Orbach, who later became a cabinet minister and died four years ago aged only 54, was not financially insecure and did not need a second career. What he wanted was to make his community more relevant, an extension of his effort to convince more religiously observant Israelis to join the media. 

This is even more true of Lapid, whose television success made him one of Israel’s richest politicians, with an estimated personal wealth of NIS 25 million (A$7.25 million), according to Forbes Israel. 

Another reason Israeli journalists are entering politics is that they are familiar with the issues the legislature routinely tackles, and always arrive with at least some policy areas in which they have developed an expertise. 

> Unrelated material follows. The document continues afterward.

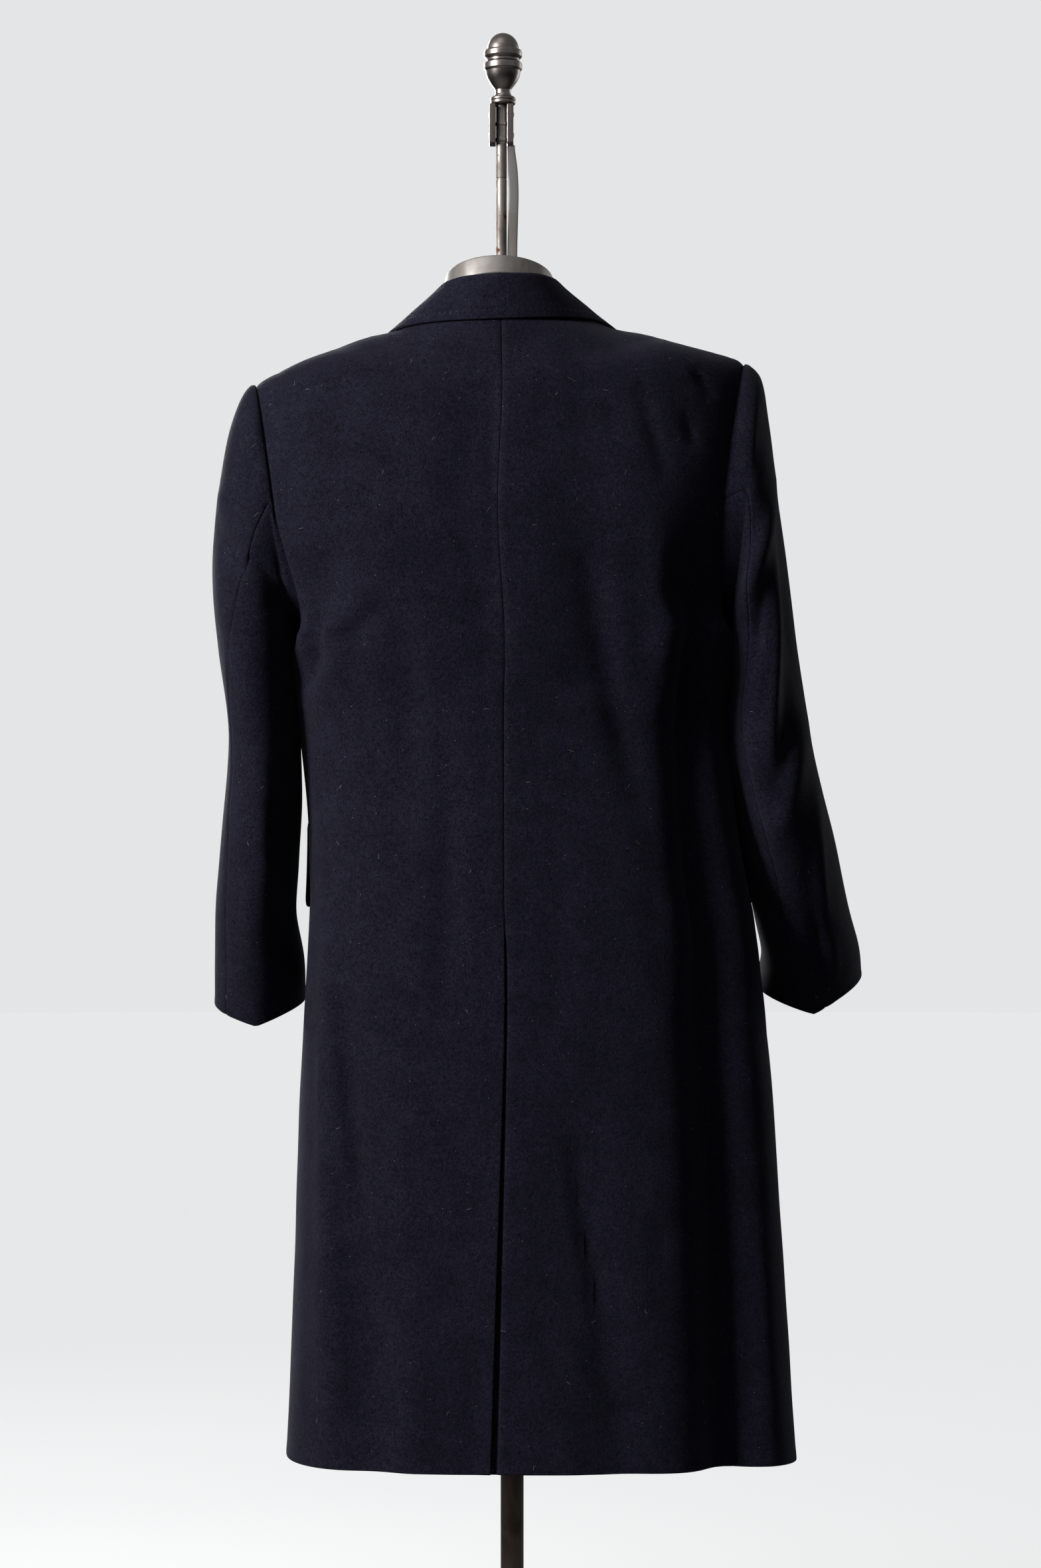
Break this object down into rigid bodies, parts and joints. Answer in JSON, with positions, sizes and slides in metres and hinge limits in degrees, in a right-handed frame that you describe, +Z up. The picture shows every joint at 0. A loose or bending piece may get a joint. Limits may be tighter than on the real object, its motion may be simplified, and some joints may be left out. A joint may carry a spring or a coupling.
{
  "type": "wool overcoat on dress form",
  "caption": "Long dark wool overcoat with a notched collar, set-in sleeves, hip flaps and a back vent, worn by a limbless dress form on a pole stand.",
  "frame": {"origin": "middle of the stand base's underside, on the pole's axis", "axes": "+Z up; the front of the coat faces -Y and its back faces +Y; +X is the wearer's left"},
  "size_m": [0.6354, 0.38, 1.7687],
  "materials": {
    "navy_wool": "napped wool melton, dark navy, matt",
    "dark_horn": "dark horn, soft polish",
    "form_linen": "natural linen cover, matt",
    "rusty_steel": "worn steel with brown rust",
    "worn_steel": "turned steel, tarnished",
    "black_iron": "black cast iron"
  },
  "bodies": {
    "root": {"back_left": "navy_wool", "back_right": "navy_wool", "front_left": "navy_wool", "front_right": "navy_wool", "upper_sleeve_left": "navy_wool", "upper_sleeve_right": "navy_wool", "under_sleeve_left": "navy_wool", "under_sleeve_right": "navy_wool", "collar": "navy_wool", "lapel_left": "navy_wool", "lapel_right": "navy_wool", "pocket_flap_left": "navy_wool", "pocket_flap_right": "navy_wool", "button_1": "dark_horn", "button_2": "dark_horn", "button_3": "dark_horn", "dress_form": "form_linen", "neck_cap": "rusty_steel", "rod": "rusty_steel", "plate_left": "rusty_steel", "plate_right": "rusty_steel", "trigger_strap": "rusty_steel", "washer": "worn_steel", "finial": "worn_steel", "pole": "worn_steel", "base": "black_iron"}
  },
  "joints": []
}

In addition, many journalists are also very eloquent, especially when compared with the average Israeli politician. On top of all these assets comes the publicity, colour, and, in some cases, celebrity, that journalists can bring to politics. Lapid’s success in winning 19 seats upon entering politics in 2013 obviously benefitted from his fame as a newscaster who entered millions of living rooms every Friday night. 

Yet beyond these factors, there may also be a context unique to Israel – namely the Zionist movement’s establishment by journalists. Theodore Herzl was a foreign correspondent for the Viennese Neue Freie Presse when he conceived the Zionist idea, arguably as a byproduct of his journalistic work. 

On the left, Berl Katzenelson, the spiritual founder of the Labor movement and David Ben-Gurion’s mentor, established the daily broadsheet Davar in 1925 and was its editor until his death in 1944. The next editor, Zalman Shazar, was Israel’s third president. 

On the right, the founder of the Revisionist Party, Menachem Begin’s mentor Vladimir Jabotinsky, was a lifelong columnist. And religious Zionist leader Rabbi Meir Bar-Ilan established and edited the daily Hatzofeh (“The Observer”), whose current incarnation, Makor Rishon (“Primary Source”), is today an important weekend broadsheet. 

Having said this, considering that Britain is now being led by former journalist Boris Johnson, the Israeli phenomenon may be heralding a wider international trend.